## Do this
Repeat every line below exactly, word for word.

## Provided material
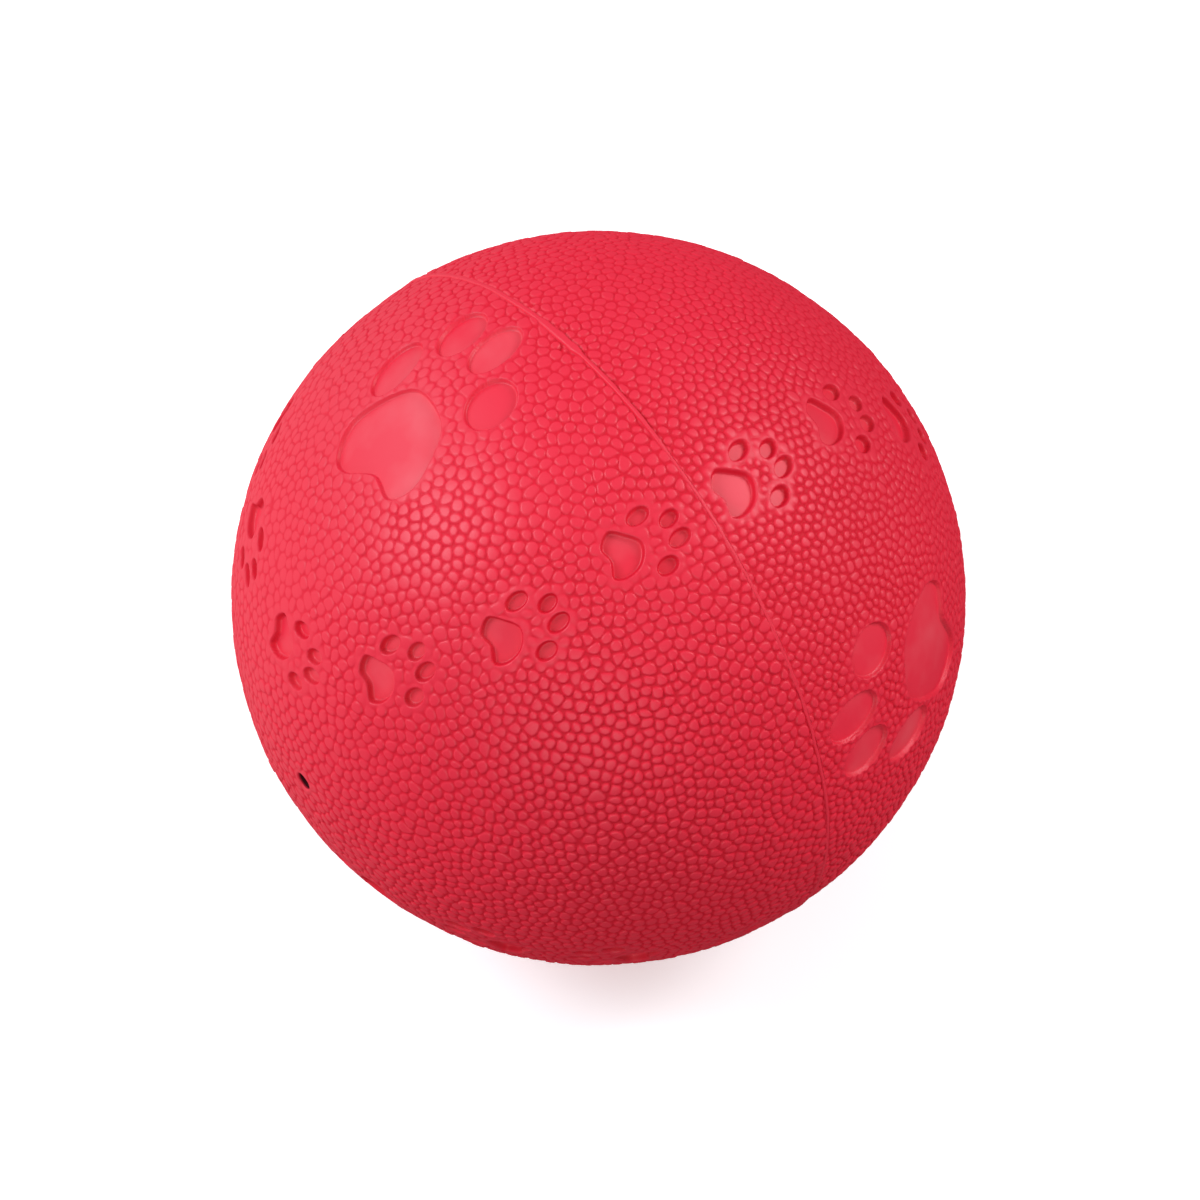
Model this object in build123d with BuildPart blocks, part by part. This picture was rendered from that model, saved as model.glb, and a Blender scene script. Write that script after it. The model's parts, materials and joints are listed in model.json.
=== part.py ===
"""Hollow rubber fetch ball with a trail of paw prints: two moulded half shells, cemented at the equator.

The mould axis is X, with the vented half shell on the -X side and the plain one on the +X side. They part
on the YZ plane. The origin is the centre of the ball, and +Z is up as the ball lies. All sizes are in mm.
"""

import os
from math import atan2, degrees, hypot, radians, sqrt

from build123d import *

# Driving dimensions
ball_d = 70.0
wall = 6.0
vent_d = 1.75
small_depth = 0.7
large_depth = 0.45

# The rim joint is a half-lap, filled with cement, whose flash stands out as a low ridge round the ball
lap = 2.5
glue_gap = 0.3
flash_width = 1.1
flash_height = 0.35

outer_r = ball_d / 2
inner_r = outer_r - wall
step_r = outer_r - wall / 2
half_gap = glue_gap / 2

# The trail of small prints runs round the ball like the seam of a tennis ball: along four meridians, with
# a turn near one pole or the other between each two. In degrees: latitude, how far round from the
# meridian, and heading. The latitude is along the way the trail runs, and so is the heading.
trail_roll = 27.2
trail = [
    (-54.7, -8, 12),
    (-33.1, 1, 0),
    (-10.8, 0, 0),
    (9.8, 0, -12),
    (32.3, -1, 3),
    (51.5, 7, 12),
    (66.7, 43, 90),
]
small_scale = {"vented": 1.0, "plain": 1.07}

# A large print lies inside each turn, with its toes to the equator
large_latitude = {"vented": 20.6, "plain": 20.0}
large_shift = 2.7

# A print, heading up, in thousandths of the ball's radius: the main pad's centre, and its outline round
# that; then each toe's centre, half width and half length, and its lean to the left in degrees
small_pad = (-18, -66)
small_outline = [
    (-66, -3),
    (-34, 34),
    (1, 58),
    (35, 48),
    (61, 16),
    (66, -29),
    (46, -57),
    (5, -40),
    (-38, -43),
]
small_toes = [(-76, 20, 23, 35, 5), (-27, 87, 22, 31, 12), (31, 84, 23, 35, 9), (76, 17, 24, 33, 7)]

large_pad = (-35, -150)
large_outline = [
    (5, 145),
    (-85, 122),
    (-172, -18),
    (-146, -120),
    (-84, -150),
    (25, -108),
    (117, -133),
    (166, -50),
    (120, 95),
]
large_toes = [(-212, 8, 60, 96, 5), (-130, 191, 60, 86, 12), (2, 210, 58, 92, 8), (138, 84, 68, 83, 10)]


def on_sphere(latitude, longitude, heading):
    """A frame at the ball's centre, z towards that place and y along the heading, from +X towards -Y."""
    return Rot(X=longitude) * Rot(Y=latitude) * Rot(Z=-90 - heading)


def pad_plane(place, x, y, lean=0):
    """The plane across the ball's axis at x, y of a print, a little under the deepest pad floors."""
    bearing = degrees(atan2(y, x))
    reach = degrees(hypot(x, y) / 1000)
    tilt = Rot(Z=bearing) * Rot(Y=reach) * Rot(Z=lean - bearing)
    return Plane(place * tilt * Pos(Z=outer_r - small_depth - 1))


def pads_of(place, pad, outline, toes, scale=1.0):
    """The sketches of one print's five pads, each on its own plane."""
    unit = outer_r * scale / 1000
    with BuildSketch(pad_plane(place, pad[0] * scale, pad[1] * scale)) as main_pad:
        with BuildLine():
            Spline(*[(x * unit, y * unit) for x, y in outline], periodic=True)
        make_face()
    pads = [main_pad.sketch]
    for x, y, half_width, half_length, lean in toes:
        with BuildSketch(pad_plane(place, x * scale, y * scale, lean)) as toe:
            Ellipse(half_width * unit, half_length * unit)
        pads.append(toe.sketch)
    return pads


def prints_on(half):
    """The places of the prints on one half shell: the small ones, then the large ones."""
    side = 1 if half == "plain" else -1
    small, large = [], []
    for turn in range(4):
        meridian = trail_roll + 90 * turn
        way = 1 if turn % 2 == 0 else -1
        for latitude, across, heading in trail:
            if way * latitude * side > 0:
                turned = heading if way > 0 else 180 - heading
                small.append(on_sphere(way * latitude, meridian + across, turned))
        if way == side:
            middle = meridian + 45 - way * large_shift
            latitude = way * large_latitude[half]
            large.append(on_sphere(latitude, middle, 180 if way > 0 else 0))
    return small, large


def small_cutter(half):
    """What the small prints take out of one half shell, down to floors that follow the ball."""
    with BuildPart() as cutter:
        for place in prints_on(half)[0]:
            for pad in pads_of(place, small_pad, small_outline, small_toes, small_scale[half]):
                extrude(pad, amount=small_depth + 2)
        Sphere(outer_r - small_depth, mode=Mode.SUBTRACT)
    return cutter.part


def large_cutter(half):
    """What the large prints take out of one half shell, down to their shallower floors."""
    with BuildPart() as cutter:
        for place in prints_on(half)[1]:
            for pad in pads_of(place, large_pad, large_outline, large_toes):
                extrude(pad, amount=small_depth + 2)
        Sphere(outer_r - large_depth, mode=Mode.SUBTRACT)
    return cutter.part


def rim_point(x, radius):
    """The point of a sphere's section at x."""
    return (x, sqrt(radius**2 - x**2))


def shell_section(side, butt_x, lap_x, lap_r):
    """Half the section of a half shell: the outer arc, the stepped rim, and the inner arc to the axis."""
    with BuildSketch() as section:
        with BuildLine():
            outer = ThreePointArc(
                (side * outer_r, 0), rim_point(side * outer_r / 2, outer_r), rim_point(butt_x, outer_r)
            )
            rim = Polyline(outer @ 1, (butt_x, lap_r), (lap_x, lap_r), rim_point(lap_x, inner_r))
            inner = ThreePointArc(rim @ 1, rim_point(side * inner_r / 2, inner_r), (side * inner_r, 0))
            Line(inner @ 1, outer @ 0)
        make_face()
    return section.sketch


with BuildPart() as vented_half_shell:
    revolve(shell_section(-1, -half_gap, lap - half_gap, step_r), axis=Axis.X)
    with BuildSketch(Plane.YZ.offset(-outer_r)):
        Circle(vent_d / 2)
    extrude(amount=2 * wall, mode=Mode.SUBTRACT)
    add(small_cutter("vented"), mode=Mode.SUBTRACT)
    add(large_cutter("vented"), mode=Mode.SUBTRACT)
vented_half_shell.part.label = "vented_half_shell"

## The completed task
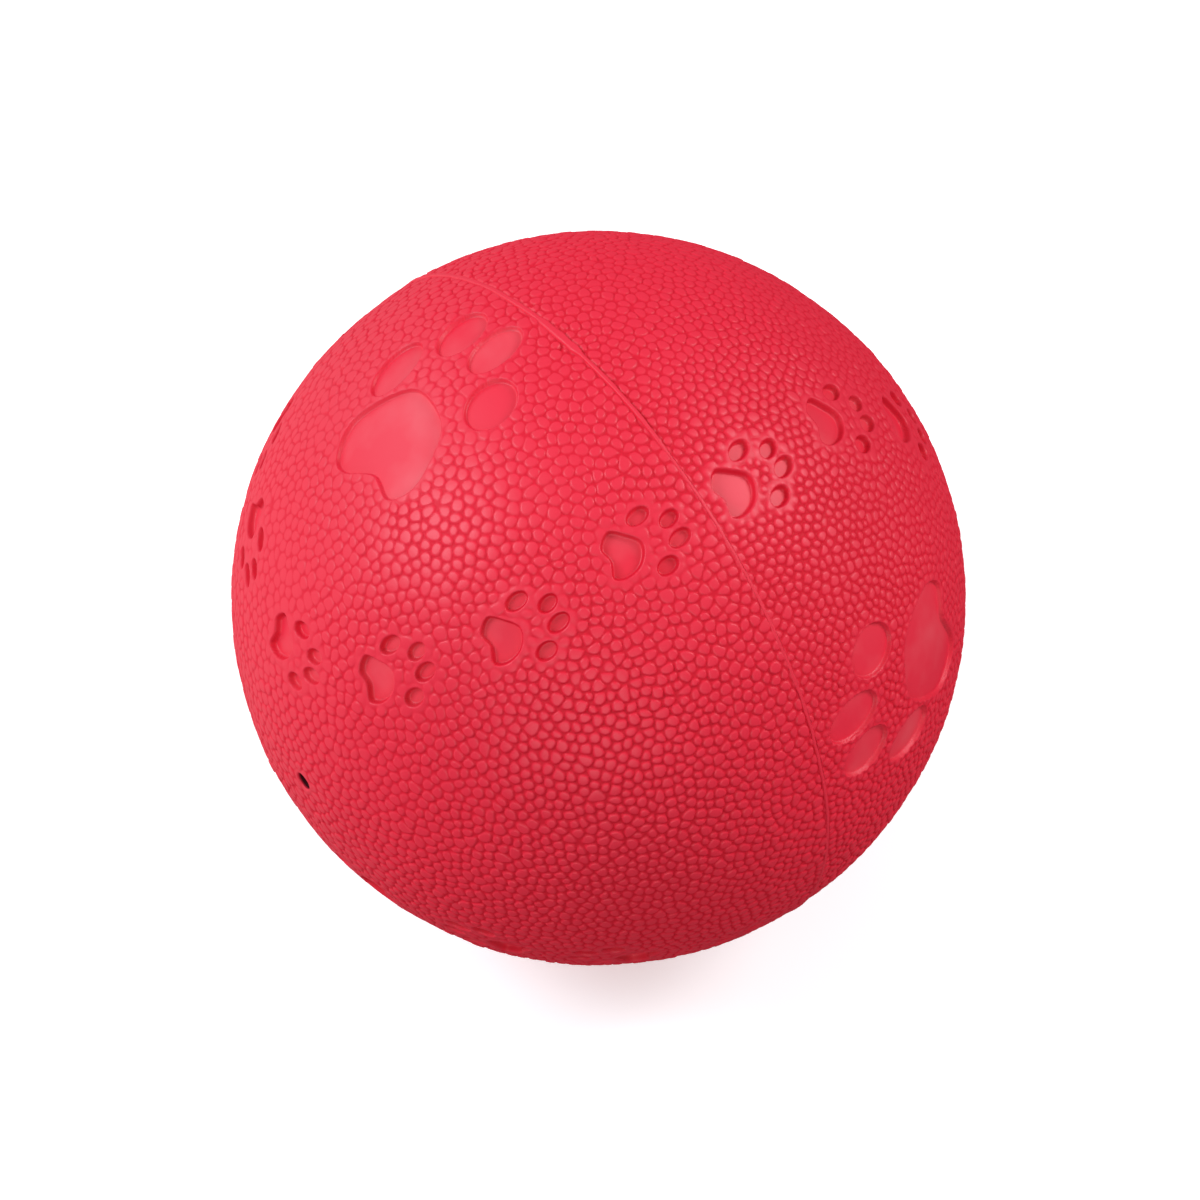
Model this object in build123d with BuildPart blocks, part by part. This picture was rendered from that model, saved as model.glb, and a Blender scene script. Write that script after it. The model's parts, materials and joints are listed in model.json.
=== part.py ===
"""Hollow rubber fetch ball with a trail of paw prints: two moulded half shells, cemented at the equator.

The mould axis is X, with the vented half shell on the -X side and the plain one on the +X side. They part
on the YZ plane. The origin is the centre of the ball, and +Z is up as the ball lies. All sizes are in mm.
"""

import os
from math import atan2, degrees, hypot, radians, sqrt

from build123d import *

# Driving dimensions
ball_d = 70.0
wall = 6.0
vent_d = 1.75
small_depth = 0.7
large_depth = 0.45

# The rim joint is a half-lap, filled with cement, whose flash stands out as a low ridge round the ball
lap = 2.5
glue_gap = 0.3
flash_width = 1.1
flash_height = 0.35

outer_r = ball_d / 2
inner_r = outer_r - wall
step_r = outer_r - wall / 2
half_gap = glue_gap / 2

# The trail of small prints runs round the ball like the seam of a tennis ball: along four meridians, with
# a turn near one pole or the other between each two. In degrees: latitude, how far round from the
# meridian, and heading. The latitude is along the way the trail runs, and so is the heading.
trail_roll = 27.2
trail = [
    (-54.7, -8, 12),
    (-33.1, 1, 0),
    (-10.8, 0, 0),
    (9.8, 0, -12),
    (32.3, -1, 3),
    (51.5, 7, 12),
    (66.7, 43, 90),
]
small_scale = {"vented": 1.0, "plain": 1.07}

# A large print lies inside each turn, with its toes to the equator
large_latitude = {"vented": 20.6, "plain": 20.0}
large_shift = 2.7

# A print, heading up, in thousandths of the ball's radius: the main pad's centre, and its outline round
# that; then each toe's centre, half width and half length, and its lean to the left in degrees
small_pad = (-18, -66)
small_outline = [
    (-66, -3),
    (-34, 34),
    (1, 58),
    (35, 48),
    (61, 16),
    (66, -29),
    (46, -57),
    (5, -40),
    (-38, -43),
]
small_toes = [(-76, 20, 23, 35, 5), (-27, 87, 22, 31, 12), (31, 84, 23, 35, 9), (76, 17, 24, 33, 7)]

large_pad = (-35, -150)
large_outline = [
    (5, 145),
    (-85, 122),
    (-172, -18),
    (-146, -120),
    (-84, -150),
    (25, -108),
    (117, -133),
    (166, -50),
    (120, 95),
]
large_toes = [(-212, 8, 60, 96, 5), (-130, 191, 60, 86, 12), (2, 210, 58, 92, 8), (138, 84, 68, 83, 10)]


def on_sphere(latitude, longitude, heading):
    """A frame at the ball's centre, z towards that place and y along the heading, from +X towards -Y."""
    return Rot(X=longitude) * Rot(Y=latitude) * Rot(Z=-90 - heading)


def pad_plane(place, x, y, lean=0):
    """The plane across the ball's axis at x, y of a print, a little under the deepest pad floors."""
    bearing = degrees(atan2(y, x))
    reach = degrees(hypot(x, y) / 1000)
    tilt = Rot(Z=bearing) * Rot(Y=reach) * Rot(Z=lean - bearing)
    return Plane(place * tilt * Pos(Z=outer_r - small_depth - 1))


def pads_of(place, pad, outline, toes, scale=1.0):
    """The sketches of one print's five pads, each on its own plane."""
    unit = outer_r * scale / 1000
    with BuildSketch(pad_plane(place, pad[0] * scale, pad[1] * scale)) as main_pad:
        with BuildLine():
            Spline(*[(x * unit, y * unit) for x, y in outline], periodic=True)
        make_face()
    pads = [main_pad.sketch]
    for x, y, half_width, half_length, lean in toes:
        with BuildSketch(pad_plane(place, x * scale, y * scale, lean)) as toe:
            Ellipse(half_width * unit, half_length * unit)
        pads.append(toe.sketch)
    return pads


def prints_on(half):
    """The places of the prints on one half shell: the small ones, then the large ones."""
    side = 1 if half == "plain" else -1
    small, large = [], []
    for turn in range(4):
        meridian = trail_roll + 90 * turn
        way = 1 if turn % 2 == 0 else -1
        for latitude, across, heading in trail:
            if way * latitude * side > 0:
                turned = heading if way > 0 else 180 - heading
                small.append(on_sphere(way * latitude, meridian + across, turned))
        if way == side:
            middle = meridian + 45 - way * large_shift
            latitude = way * large_latitude[half]
            large.append(on_sphere(latitude, middle, 180 if way > 0 else 0))
    return small, large


def small_cutter(half):
    """What the small prints take out of one half shell, down to floors that follow the ball."""
    with BuildPart() as cutter:
        for place in prints_on(half)[0]:
            for pad in pads_of(place, small_pad, small_outline, small_toes, small_scale[half]):
                extrude(pad, amount=small_depth + 2)
        Sphere(outer_r - small_depth, mode=Mode.SUBTRACT)
    return cutter.part


def large_cutter(half):
    """What the large prints take out of one half shell, down to their shallower floors."""
    with BuildPart() as cutter:
        for place in prints_on(half)[1]:
            for pad in pads_of(place, large_pad, large_outline, large_toes):
                extrude(pad, amount=small_depth + 2)
        Sphere(outer_r - large_depth, mode=Mode.SUBTRACT)
    return cutter.part


def rim_point(x, radius):
    """The point of a sphere's section at x."""
    return (x, sqrt(radius**2 - x**2))


def shell_section(side, butt_x, lap_x, lap_r):
    """Half the section of a half shell: the outer arc, the stepped rim, and the inner arc to the axis."""
    with BuildSketch() as section:
        with BuildLine():
            outer = ThreePointArc(
                (side * outer_r, 0), rim_point(side * outer_r / 2, outer_r), rim_point(butt_x, outer_r)
            )
            rim = Polyline(outer @ 1, (butt_x, lap_r), (lap_x, lap_r), rim_point(lap_x, inner_r))
            inner = ThreePointArc(rim @ 1, rim_point(side * inner_r / 2, inner_r), (side * inner_r, 0))
            Line(inner @ 1, outer @ 0)
        make_face()
    return section.sketch


with BuildPart() as vented_half_shell:
    revolve(shell_section(-1, -half_gap, lap - half_gap, step_r), axis=Axis.X)
    with BuildSketch(Plane.YZ.offset(-outer_r)):
        Circle(vent_d / 2)
    extrude(amount=2 * wall, mode=Mode.SUBTRACT)
    add(small_cutter("vented"), mode=Mode.SUBTRACT)
    add(large_cutter("vented"), mode=Mode.SUBTRACT)
vented_half_shell.part.label = "vented_half_shell"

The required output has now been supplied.